- _Instruction_:
Reproduce exactly the lines below from the one containing "small parts below" through the one containing "nodes[node].hide_render = nodes[node].hide_viewport", including both, and nothing else.

[Scripts that build objects]
※ ※ ※
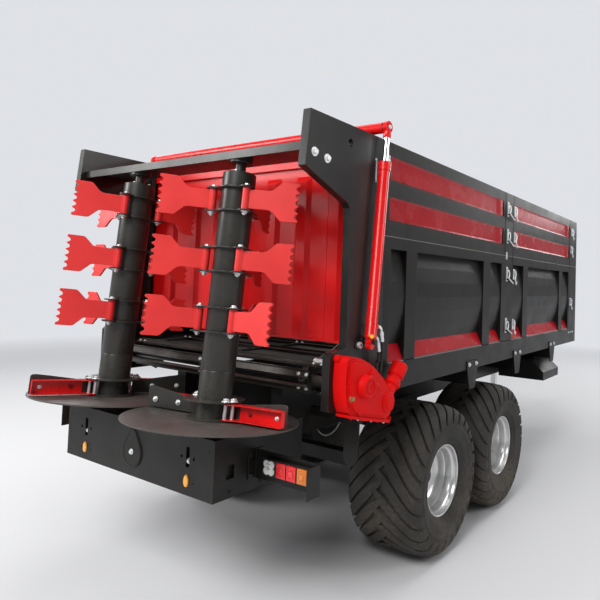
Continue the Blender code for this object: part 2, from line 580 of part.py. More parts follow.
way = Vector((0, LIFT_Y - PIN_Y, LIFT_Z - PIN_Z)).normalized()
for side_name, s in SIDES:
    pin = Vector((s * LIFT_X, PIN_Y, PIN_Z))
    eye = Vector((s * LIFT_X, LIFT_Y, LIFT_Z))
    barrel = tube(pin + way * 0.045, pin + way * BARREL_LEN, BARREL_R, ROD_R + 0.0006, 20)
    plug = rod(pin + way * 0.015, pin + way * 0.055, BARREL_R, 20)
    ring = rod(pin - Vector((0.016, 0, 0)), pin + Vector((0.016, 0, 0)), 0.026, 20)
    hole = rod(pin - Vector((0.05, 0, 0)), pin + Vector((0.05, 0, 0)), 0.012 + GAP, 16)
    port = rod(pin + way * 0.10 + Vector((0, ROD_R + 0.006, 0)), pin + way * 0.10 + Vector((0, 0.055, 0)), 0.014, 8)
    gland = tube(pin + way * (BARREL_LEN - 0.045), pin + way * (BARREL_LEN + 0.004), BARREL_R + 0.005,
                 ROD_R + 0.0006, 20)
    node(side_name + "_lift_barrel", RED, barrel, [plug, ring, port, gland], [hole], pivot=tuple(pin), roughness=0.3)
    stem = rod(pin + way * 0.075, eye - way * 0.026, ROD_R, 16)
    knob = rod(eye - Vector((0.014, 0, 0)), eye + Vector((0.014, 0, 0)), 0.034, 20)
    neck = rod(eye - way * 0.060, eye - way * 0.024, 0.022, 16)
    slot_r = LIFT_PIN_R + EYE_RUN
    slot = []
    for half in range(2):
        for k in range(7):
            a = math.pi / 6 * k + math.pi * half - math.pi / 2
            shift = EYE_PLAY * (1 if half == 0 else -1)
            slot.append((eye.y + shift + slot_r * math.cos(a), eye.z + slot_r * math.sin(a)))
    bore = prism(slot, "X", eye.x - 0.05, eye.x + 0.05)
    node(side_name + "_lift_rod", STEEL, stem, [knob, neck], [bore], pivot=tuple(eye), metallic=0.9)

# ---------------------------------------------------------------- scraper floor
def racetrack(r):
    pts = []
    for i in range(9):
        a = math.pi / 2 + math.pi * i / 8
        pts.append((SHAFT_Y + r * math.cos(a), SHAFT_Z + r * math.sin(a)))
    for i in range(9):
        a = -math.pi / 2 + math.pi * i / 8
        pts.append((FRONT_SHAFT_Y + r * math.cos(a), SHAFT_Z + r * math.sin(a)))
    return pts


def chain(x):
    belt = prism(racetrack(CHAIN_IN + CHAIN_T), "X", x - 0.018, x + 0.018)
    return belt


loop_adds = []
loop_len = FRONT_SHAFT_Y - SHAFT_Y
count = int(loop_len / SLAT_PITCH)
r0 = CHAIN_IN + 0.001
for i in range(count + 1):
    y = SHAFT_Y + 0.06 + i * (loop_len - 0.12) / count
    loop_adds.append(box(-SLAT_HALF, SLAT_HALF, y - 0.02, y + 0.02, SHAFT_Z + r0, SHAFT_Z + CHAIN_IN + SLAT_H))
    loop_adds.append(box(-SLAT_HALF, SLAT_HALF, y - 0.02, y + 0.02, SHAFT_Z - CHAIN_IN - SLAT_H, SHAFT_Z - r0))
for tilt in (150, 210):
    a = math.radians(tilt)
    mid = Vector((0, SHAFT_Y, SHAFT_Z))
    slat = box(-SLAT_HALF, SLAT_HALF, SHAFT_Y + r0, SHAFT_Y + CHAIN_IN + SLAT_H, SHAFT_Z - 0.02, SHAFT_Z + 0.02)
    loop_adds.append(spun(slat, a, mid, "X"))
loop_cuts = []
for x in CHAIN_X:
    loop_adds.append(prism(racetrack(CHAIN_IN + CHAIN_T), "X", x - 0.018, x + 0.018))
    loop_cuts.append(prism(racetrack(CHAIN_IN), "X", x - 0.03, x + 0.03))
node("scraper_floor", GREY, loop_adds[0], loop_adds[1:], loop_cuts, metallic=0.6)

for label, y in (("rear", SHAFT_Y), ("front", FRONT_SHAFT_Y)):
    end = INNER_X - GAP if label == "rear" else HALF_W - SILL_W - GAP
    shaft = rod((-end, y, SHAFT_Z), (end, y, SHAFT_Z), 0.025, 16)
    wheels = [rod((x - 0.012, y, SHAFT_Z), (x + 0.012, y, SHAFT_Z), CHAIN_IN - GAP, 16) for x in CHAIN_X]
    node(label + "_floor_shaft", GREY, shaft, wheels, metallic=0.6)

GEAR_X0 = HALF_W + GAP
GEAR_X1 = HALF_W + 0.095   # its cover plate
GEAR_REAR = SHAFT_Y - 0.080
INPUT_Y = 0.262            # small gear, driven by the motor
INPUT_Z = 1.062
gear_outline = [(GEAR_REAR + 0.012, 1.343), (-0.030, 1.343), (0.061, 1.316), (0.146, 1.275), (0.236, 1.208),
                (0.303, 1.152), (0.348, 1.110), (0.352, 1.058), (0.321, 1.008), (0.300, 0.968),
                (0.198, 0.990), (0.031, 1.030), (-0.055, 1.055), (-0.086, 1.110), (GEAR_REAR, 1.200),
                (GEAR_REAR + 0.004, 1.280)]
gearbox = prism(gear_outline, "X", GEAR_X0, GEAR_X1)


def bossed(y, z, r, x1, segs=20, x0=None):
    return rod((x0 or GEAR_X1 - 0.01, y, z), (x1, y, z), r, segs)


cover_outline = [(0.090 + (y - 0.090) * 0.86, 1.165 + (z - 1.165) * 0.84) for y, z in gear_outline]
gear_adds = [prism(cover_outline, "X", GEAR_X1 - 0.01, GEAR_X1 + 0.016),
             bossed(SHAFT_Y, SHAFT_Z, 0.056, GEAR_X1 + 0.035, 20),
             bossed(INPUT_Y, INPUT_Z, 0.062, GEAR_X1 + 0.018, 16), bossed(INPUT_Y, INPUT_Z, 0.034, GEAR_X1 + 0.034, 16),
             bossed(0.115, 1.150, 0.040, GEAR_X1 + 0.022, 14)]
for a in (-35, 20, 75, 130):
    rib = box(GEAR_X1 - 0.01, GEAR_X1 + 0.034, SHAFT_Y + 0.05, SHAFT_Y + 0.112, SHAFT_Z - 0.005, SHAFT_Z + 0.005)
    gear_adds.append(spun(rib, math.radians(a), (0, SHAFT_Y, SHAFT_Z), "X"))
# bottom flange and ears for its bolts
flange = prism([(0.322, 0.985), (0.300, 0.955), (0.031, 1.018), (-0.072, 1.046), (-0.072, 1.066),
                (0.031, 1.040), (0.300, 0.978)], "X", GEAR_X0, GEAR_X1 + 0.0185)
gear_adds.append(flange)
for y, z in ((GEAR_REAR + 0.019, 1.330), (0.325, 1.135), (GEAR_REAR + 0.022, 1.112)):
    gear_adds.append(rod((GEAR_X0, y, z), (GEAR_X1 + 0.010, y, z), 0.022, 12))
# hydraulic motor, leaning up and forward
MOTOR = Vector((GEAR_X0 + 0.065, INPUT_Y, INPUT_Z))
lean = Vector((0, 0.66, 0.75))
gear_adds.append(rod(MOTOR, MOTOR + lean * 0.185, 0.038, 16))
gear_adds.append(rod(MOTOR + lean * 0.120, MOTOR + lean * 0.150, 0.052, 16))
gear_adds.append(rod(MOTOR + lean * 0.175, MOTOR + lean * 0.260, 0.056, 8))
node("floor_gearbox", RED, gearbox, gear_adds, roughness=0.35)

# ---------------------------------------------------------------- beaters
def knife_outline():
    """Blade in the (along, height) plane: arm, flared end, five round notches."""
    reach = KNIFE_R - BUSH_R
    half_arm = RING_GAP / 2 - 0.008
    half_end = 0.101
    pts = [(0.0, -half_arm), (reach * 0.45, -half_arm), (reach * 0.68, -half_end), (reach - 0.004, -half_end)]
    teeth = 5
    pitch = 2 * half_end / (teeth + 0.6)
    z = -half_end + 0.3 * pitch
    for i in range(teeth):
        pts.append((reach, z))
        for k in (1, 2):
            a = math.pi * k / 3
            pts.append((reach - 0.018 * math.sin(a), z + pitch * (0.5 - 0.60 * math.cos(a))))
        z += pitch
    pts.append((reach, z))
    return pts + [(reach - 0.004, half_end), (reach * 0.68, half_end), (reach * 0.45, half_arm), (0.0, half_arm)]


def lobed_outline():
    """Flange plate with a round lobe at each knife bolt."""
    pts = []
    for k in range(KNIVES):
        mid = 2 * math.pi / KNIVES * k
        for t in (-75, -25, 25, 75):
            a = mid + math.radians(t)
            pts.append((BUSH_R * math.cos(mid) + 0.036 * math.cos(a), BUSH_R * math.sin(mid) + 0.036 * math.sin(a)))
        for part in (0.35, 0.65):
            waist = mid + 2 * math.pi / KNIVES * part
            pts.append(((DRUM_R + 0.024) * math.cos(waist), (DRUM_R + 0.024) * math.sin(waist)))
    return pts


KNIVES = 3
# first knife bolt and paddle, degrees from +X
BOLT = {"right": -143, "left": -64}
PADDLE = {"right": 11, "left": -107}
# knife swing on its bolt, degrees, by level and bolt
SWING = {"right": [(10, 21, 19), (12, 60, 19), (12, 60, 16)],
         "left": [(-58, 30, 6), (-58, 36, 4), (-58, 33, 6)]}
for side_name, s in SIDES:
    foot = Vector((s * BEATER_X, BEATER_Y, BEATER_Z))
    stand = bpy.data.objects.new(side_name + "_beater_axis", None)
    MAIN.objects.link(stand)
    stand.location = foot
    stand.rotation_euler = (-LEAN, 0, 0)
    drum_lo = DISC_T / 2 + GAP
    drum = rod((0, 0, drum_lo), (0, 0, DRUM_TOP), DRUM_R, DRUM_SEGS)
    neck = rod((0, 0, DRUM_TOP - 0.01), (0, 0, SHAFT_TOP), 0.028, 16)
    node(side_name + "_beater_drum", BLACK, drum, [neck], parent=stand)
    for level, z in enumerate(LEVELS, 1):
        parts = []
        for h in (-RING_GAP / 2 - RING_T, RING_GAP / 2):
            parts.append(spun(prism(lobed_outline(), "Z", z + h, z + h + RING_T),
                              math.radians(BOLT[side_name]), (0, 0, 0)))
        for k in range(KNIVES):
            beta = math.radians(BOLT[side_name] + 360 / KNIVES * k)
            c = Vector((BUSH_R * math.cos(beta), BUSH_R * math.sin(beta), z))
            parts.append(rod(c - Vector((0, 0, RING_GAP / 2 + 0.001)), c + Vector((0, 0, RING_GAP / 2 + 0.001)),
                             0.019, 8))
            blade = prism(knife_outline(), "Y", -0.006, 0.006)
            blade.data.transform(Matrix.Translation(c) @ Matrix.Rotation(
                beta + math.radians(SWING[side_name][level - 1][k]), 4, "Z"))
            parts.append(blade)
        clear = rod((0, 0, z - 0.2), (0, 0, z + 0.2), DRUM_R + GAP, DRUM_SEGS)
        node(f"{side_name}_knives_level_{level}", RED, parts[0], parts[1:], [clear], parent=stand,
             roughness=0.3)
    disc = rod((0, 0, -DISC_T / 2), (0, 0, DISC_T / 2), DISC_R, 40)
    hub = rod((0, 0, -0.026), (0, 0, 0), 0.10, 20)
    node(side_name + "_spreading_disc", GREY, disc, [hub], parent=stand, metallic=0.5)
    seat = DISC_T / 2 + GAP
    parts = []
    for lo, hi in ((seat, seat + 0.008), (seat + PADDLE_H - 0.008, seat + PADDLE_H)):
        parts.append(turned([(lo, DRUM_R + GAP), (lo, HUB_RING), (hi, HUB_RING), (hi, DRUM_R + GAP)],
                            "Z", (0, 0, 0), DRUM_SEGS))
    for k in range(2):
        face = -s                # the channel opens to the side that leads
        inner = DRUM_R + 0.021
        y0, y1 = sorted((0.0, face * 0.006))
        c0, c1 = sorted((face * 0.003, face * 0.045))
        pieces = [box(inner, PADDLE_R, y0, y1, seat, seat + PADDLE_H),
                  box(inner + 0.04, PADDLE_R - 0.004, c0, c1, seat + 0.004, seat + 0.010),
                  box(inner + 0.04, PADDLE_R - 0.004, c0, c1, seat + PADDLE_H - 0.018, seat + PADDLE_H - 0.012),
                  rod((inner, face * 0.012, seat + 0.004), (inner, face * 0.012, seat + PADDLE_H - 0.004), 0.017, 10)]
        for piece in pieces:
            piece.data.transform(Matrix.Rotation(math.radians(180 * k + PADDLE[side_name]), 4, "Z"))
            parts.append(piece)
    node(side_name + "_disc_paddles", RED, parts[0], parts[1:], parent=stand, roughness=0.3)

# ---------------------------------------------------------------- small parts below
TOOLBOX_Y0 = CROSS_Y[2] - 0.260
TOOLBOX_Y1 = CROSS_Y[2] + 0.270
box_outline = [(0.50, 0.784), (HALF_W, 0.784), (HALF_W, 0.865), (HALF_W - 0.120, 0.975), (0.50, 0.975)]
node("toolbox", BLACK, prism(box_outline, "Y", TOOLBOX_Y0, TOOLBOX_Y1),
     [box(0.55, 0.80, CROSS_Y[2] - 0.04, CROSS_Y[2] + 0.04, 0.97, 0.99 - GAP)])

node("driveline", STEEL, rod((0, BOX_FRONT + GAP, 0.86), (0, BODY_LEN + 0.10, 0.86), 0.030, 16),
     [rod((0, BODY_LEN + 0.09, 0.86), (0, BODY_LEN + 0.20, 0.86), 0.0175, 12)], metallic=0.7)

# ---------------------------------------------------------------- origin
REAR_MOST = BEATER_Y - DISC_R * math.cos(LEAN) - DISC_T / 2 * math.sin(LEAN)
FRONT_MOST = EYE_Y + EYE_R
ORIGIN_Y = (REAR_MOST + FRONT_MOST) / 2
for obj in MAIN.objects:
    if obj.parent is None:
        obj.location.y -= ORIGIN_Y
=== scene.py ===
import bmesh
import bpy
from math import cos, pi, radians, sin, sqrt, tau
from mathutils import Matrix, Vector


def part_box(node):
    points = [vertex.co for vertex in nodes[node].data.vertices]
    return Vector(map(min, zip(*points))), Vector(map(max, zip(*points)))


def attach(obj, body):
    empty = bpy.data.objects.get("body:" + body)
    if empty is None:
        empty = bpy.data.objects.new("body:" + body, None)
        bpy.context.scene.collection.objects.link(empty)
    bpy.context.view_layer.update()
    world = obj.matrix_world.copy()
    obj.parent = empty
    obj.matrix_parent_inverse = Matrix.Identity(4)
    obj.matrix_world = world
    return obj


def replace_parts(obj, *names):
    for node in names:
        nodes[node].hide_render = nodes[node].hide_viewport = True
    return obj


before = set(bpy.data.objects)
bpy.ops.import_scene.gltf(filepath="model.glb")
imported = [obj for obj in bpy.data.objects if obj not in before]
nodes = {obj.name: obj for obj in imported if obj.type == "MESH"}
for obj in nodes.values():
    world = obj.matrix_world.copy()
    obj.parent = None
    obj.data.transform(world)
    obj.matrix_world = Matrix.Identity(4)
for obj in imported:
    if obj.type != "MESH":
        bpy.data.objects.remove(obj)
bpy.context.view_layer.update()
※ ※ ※
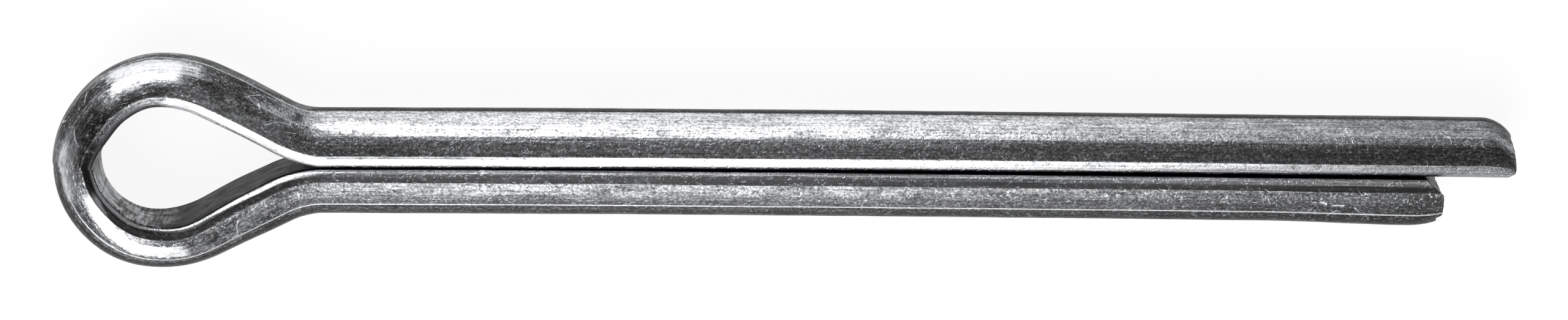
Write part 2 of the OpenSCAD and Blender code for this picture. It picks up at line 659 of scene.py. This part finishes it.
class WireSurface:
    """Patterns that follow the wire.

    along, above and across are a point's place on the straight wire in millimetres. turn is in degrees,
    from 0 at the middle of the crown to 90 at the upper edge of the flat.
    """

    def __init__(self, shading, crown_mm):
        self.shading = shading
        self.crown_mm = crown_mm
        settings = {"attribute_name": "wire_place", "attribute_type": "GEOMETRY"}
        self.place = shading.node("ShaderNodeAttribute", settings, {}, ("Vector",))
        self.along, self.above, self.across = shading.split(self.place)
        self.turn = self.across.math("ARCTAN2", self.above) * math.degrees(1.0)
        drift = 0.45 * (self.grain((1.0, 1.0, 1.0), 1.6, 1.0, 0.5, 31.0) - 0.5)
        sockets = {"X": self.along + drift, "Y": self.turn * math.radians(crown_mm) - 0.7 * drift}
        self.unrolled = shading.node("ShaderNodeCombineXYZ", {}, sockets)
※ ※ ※
- _Answer to this exercise_:
# ---------------------------------------------------------------- small parts below
TOOLBOX_Y0 = CROSS_Y[2] - 0.260
TOOLBOX_Y1 = CROSS_Y[2] + 0.270
box_outline = [(0.50, 0.784), (HALF_W, 0.784), (HALF_W, 0.865), (HALF_W - 0.120, 0.975), (0.50, 0.975)]
node("toolbox", BLACK, prism(box_outline, "Y", TOOLBOX_Y0, TOOLBOX_Y1),
     [box(0.55, 0.80, CROSS_Y[2] - 0.04, CROSS_Y[2] + 0.04, 0.97, 0.99 - GAP)])

node("driveline", STEEL, rod((0, BOX_FRONT + GAP, 0.86), (0, BODY_LEN + 0.10, 0.86), 0.030, 16),
     [rod((0, BODY_LEN + 0.09, 0.86), (0, BODY_LEN + 0.20, 0.86), 0.0175, 12)], metallic=0.7)

# ---------------------------------------------------------------- origin
REAR_MOST = BEATER_Y - DISC_R * math.cos(LEAN) - DISC_T / 2 * math.sin(LEAN)
FRONT_MOST = EYE_Y + EYE_R
ORIGIN_Y = (REAR_MOST + FRONT_MOST) / 2
for obj in MAIN.objects:
    if obj.parent is None:
        obj.location.y -= ORIGIN_Y
=== scene.py ===
import bmesh
import bpy
from math import cos, pi, radians, sin, sqrt, tau
from mathutils import Matrix, Vector


def part_box(node):
    points = [vertex.co for vertex in nodes[node].data.vertices]
    return Vector(map(min, zip(*points))), Vector(map(max, zip(*points)))


def attach(obj, body):
    empty = bpy.data.objects.get("body:" + body)
    if empty is None:
        empty = bpy.data.objects.new("body:" + body, None)
        bpy.context.scene.collection.objects.link(empty)
    bpy.context.view_layer.update()
    world = obj.matrix_world.copy()
    obj.parent = empty
    obj.matrix_parent_inverse = Matrix.Identity(4)
    obj.matrix_world = world
    return obj


def replace_parts(obj, *names):
    for node in names:
        nodes[node].hide_render = nodes[node].hide_viewport = True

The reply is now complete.